● REQUIREMENTS
Which lines in the records below contain the word "picture"? Copy each one out.

● Dataset rows
● ● ● ●

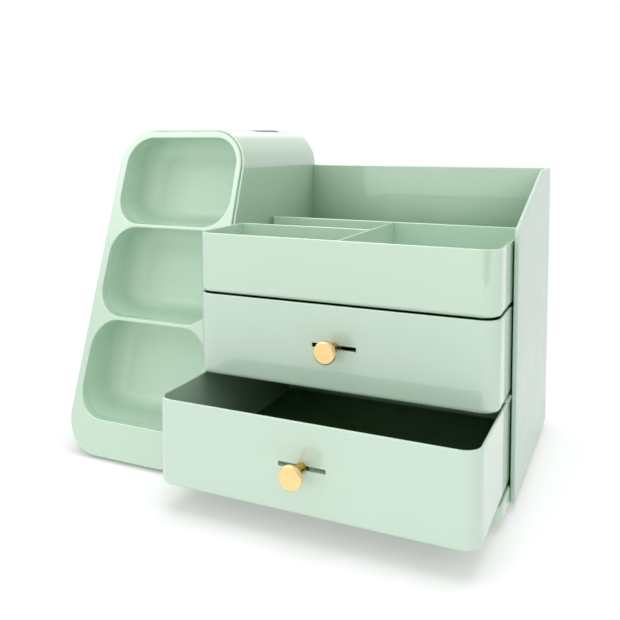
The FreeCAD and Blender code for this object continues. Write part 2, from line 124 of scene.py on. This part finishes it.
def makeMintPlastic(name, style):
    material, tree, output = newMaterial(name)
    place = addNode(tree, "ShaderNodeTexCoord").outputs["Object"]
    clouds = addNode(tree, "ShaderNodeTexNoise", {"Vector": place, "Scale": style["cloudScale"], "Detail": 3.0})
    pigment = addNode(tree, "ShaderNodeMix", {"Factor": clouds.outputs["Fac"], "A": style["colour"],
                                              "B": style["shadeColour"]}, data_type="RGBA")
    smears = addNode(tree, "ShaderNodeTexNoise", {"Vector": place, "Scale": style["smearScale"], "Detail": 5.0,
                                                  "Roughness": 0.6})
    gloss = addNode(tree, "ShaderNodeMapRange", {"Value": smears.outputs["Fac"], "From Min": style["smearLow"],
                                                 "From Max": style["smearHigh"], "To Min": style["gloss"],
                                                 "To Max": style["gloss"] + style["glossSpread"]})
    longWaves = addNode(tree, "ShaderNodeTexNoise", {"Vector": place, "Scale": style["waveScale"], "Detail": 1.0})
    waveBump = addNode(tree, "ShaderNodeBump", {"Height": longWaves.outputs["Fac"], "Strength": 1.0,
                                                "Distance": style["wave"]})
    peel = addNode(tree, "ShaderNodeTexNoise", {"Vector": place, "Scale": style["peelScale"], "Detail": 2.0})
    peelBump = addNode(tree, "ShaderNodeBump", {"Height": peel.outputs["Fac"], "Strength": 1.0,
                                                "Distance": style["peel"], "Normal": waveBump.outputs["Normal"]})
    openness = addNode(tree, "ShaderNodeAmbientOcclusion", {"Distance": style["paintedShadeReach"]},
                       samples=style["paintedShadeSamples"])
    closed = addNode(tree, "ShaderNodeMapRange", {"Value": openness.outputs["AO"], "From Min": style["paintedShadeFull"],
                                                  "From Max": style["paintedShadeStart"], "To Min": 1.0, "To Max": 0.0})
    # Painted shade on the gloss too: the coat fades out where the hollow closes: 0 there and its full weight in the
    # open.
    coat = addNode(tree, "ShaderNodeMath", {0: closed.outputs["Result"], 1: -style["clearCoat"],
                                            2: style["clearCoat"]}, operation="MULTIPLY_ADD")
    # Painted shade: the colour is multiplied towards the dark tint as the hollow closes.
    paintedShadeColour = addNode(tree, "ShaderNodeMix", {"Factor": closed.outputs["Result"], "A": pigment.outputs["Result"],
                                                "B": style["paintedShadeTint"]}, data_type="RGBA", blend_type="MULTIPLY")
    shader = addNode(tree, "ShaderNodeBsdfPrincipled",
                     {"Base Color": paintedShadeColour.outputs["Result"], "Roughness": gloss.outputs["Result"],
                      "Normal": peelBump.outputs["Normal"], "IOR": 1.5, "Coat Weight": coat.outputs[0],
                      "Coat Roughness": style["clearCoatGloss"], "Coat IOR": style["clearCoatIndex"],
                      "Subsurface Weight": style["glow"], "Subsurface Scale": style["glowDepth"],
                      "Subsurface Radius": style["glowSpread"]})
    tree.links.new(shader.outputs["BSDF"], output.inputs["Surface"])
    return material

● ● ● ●

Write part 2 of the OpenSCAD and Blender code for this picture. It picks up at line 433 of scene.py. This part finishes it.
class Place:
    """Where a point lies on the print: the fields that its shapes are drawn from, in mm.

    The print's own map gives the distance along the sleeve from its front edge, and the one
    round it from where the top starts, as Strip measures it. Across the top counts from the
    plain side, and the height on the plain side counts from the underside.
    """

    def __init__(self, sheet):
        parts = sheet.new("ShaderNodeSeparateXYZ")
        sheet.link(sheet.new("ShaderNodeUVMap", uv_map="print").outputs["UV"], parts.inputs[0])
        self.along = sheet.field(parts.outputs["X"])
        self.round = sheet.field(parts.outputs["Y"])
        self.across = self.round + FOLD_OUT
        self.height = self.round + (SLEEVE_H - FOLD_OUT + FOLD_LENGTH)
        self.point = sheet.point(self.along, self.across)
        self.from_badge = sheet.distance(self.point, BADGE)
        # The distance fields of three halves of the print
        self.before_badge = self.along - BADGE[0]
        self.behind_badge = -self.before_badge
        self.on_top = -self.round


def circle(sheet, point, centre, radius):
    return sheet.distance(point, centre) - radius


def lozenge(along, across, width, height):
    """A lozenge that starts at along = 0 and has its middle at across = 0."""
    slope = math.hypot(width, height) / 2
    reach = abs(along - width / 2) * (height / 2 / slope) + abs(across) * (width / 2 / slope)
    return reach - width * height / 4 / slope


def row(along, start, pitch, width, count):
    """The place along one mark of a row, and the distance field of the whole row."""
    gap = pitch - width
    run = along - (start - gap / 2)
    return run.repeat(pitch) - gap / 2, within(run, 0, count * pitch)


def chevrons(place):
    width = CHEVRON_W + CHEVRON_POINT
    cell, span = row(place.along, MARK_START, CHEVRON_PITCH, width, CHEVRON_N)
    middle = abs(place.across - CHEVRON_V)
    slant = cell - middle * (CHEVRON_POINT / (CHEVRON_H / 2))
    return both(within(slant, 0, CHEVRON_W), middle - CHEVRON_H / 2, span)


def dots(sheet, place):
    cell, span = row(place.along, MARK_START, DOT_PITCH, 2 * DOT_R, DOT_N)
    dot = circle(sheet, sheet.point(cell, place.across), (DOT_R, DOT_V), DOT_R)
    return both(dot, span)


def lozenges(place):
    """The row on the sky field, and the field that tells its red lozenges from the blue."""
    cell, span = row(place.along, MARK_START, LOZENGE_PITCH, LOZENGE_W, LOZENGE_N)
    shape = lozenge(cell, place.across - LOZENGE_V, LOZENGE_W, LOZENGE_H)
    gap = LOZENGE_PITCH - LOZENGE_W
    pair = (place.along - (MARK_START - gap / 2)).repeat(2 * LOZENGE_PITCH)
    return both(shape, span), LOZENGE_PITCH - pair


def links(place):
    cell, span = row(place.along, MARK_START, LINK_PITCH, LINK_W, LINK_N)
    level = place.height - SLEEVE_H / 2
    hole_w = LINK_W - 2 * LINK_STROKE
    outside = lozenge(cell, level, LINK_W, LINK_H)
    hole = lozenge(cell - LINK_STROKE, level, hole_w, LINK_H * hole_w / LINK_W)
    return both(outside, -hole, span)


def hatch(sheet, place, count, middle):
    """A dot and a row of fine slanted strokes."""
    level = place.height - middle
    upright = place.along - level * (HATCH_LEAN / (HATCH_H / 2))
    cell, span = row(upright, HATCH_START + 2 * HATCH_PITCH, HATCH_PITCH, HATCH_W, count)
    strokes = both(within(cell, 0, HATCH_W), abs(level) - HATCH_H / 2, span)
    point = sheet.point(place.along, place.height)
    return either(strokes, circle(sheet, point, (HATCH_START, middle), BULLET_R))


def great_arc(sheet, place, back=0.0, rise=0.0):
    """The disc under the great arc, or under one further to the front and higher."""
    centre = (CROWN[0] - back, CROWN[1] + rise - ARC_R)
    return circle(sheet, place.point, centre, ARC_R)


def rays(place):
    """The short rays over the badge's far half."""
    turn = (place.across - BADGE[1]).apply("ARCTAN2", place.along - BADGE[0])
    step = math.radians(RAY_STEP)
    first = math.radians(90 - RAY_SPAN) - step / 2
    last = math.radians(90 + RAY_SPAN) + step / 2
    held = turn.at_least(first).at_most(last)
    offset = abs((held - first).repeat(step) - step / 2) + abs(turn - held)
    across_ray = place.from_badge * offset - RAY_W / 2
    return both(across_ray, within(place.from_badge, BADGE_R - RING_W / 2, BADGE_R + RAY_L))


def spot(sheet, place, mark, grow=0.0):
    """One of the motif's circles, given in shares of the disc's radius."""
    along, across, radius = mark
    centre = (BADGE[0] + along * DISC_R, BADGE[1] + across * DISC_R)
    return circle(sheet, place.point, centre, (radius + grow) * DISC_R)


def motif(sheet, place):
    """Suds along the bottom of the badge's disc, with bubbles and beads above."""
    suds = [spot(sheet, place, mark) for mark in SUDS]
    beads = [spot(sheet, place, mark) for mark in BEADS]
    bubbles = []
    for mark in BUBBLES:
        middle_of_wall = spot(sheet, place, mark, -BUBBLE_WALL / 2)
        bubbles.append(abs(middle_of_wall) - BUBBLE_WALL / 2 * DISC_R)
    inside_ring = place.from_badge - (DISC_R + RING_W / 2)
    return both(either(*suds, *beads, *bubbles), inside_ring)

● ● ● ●

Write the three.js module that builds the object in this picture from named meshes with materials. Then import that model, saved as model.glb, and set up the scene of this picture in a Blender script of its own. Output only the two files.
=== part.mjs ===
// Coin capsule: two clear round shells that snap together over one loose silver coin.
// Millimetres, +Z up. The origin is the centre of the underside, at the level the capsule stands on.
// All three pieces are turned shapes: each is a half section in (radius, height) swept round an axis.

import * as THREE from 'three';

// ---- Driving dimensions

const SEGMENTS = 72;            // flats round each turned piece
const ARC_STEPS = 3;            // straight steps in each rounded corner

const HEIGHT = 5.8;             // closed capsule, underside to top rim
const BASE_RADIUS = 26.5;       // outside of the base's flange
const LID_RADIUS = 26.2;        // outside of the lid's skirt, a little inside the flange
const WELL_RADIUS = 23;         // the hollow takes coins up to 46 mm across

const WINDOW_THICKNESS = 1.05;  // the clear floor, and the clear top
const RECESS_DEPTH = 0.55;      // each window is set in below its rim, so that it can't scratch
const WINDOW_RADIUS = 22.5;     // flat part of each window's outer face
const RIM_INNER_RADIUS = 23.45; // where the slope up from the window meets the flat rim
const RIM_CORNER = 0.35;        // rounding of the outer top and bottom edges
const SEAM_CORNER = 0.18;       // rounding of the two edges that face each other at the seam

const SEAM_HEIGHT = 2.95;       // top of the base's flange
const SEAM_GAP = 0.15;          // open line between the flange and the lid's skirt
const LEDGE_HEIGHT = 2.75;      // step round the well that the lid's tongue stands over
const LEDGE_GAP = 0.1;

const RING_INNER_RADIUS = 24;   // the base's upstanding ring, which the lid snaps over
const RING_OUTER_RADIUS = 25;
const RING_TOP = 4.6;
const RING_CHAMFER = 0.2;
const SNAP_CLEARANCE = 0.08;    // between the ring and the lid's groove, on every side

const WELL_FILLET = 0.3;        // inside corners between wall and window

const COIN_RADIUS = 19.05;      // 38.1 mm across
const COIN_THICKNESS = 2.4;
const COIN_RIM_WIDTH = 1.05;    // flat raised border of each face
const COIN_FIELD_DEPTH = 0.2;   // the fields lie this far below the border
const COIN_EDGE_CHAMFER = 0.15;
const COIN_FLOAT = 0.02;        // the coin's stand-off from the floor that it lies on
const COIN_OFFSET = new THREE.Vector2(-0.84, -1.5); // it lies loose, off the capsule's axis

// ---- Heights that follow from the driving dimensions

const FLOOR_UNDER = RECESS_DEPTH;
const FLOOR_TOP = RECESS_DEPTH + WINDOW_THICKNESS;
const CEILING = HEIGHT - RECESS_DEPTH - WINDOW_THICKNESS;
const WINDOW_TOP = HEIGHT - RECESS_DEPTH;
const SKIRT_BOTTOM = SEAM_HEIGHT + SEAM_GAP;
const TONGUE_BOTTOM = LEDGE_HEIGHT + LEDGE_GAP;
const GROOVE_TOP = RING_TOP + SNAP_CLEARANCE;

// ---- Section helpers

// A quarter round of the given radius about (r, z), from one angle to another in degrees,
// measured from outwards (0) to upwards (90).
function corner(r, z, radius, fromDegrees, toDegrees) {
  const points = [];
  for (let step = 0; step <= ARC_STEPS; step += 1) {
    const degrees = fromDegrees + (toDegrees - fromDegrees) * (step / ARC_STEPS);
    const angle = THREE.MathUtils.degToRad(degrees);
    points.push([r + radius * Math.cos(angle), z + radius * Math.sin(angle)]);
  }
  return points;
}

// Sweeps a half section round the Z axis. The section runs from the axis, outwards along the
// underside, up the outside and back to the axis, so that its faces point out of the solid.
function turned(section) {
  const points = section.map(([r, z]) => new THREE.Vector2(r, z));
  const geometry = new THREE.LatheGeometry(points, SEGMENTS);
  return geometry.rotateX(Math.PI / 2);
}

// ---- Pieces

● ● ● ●

● COMPLETE RESPONSE
Write part 2 of the OpenSCAD and Blender code for this picture. It picks up at line 433 of scene.py. This part finishes it.
Write the three.js module that builds the object in this picture from named meshes with materials. Then import that model, saved as model.glb, and set up the scene of this picture in a Blender script of its own. Output only the two files.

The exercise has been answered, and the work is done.